● Exercise goal: Reproduce verbatim the lines up to and including the one with "return free * (1 - share) + under_bib", starting from the first.

● Recorded information:
##############################

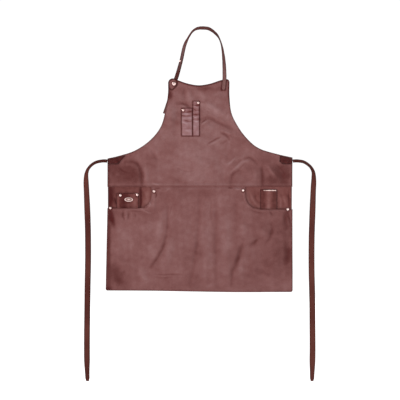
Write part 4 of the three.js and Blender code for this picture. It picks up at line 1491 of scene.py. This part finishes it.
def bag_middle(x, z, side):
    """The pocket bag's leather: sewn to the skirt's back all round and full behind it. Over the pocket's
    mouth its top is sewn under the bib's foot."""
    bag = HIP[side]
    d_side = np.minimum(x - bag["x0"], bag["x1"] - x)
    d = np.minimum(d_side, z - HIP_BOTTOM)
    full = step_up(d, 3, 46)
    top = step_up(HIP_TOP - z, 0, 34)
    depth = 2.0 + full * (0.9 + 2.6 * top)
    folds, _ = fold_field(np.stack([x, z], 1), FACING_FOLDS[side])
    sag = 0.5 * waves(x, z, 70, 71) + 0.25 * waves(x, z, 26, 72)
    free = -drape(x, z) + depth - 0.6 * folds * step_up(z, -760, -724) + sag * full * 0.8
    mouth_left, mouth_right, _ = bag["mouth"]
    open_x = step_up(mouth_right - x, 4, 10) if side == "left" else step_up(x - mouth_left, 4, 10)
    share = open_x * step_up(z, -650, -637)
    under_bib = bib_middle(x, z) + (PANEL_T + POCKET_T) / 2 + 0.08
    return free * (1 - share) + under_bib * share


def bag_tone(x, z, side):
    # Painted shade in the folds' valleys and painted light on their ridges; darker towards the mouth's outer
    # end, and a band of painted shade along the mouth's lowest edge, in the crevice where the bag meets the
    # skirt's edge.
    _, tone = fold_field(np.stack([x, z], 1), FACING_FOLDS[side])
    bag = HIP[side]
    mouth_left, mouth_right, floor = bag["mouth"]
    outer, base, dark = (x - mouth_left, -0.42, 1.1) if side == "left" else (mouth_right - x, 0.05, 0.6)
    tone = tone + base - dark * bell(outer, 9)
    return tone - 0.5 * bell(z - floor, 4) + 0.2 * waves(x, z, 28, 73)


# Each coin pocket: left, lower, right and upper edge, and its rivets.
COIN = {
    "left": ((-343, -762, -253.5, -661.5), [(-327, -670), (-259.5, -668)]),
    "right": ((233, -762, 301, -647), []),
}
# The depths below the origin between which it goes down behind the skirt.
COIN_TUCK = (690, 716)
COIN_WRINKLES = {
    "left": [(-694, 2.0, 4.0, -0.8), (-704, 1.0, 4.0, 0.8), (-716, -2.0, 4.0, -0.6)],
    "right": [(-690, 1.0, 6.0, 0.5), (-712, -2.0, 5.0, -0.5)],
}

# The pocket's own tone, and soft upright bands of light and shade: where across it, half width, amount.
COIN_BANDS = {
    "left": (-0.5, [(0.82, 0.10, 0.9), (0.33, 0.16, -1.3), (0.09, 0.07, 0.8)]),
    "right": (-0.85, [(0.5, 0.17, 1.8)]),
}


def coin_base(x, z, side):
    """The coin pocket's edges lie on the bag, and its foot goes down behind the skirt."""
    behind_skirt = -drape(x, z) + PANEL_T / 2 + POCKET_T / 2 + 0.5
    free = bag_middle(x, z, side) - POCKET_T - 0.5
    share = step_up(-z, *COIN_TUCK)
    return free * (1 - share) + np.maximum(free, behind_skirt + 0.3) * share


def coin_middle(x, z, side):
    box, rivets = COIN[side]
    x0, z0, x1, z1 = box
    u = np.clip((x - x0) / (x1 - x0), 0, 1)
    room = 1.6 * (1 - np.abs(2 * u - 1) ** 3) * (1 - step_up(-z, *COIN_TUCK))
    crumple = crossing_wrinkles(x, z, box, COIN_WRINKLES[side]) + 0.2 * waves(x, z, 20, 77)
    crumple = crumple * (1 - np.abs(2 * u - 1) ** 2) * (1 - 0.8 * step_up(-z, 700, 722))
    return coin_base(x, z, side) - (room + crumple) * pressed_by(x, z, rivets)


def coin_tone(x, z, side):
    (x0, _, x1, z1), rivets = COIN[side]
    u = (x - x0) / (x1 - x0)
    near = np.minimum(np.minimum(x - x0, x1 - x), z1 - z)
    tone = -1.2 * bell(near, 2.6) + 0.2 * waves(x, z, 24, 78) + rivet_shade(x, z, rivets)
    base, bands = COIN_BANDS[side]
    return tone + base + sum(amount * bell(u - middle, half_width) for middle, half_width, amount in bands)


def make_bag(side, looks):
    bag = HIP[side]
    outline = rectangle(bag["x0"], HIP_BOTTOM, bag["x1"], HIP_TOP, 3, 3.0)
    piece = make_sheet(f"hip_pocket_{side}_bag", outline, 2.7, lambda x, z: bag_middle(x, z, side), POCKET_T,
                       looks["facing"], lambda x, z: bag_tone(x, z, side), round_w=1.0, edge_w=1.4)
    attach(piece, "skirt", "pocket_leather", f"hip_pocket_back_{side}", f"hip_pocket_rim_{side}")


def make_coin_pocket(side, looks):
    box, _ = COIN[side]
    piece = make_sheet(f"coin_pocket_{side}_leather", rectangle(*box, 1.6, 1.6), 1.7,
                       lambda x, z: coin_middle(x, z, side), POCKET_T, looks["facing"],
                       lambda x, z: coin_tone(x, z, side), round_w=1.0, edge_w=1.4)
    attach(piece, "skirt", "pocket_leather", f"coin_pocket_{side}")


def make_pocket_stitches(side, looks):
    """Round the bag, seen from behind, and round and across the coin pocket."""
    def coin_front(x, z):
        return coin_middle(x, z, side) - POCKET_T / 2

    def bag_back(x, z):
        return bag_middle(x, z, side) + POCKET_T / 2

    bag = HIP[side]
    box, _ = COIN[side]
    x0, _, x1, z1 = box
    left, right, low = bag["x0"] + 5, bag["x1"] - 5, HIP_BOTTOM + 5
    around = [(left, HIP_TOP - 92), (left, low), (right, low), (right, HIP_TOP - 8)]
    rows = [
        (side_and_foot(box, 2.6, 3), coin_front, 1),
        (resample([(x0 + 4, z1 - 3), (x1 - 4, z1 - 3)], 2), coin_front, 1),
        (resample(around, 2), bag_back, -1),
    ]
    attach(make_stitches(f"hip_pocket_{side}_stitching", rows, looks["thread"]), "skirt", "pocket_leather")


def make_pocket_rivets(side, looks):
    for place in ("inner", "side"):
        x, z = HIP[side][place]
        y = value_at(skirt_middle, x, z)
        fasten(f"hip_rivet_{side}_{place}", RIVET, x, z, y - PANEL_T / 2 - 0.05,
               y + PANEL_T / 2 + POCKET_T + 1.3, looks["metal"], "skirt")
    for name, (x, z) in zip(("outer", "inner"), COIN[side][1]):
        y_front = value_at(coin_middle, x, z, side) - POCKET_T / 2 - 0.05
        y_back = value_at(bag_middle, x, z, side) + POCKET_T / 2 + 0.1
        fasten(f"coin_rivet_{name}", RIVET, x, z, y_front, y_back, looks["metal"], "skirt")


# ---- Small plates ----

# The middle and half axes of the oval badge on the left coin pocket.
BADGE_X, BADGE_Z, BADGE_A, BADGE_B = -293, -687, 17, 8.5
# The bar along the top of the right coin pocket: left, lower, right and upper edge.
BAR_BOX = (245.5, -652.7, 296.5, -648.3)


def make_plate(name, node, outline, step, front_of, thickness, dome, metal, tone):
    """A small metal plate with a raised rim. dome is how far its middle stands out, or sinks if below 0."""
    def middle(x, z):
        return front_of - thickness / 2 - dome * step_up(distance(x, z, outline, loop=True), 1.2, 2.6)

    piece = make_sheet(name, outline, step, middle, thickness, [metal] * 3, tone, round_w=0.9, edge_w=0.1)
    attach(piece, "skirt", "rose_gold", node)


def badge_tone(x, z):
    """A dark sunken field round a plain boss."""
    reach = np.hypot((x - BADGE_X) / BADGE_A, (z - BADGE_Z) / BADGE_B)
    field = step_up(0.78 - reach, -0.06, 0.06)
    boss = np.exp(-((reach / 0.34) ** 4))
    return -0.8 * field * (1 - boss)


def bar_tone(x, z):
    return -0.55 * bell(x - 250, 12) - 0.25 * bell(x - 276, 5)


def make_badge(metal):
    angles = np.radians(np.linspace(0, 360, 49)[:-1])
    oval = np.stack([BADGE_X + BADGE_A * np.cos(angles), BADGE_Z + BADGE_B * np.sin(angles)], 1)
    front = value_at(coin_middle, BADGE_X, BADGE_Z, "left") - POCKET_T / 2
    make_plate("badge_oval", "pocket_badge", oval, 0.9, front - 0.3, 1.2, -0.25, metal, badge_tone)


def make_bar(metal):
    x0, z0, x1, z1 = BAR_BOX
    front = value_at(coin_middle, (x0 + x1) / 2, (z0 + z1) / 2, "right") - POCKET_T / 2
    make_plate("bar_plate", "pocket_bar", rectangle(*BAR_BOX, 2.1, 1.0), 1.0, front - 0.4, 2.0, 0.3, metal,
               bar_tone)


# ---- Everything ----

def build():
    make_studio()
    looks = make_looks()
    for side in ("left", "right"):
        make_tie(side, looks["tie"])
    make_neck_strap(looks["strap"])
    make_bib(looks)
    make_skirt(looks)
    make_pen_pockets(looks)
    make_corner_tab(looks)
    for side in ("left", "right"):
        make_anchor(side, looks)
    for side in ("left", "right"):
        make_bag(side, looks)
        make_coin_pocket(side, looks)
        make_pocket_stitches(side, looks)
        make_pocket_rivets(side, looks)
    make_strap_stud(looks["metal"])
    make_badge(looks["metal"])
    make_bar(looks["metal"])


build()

##############################

● Exercise output:
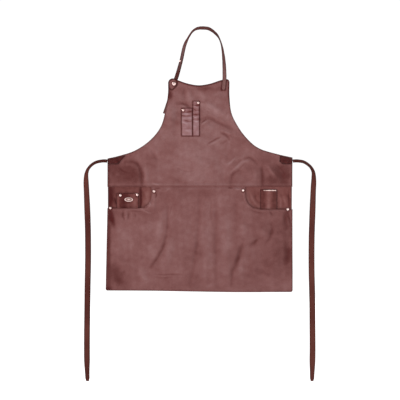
Write part 4 of the three.js and Blender code for this picture. It picks up at line 1491 of scene.py. This part finishes it.
def bag_middle(x, z, side):
    """The pocket bag's leather: sewn to the skirt's back all round and full behind it. Over the pocket's
    mouth its top is sewn under the bib's foot."""
    bag = HIP[side]
    d_side = np.minimum(x - bag["x0"], bag["x1"] - x)
    d = np.minimum(d_side, z - HIP_BOTTOM)
    full = step_up(d, 3, 46)
    top = step_up(HIP_TOP - z, 0, 34)
    depth = 2.0 + full * (0.9 + 2.6 * top)
    folds, _ = fold_field(np.stack([x, z], 1), FACING_FOLDS[side])
    sag = 0.5 * waves(x, z, 70, 71) + 0.25 * waves(x, z, 26, 72)
    free = -drape(x, z) + depth - 0.6 * folds * step_up(z, -760, -724) + sag * full * 0.8
    mouth_left, mouth_right, _ = bag["mouth"]
    open_x = step_up(mouth_right - x, 4, 10) if side == "left" else step_up(x - mouth_left, 4, 10)
    share = open_x * step_up(z, -650, -637)
    under_bib = bib_middle(x, z) + (PANEL_T + POCKET_T) / 2 + 0.08
    return free * (1 - share) + under_bib * share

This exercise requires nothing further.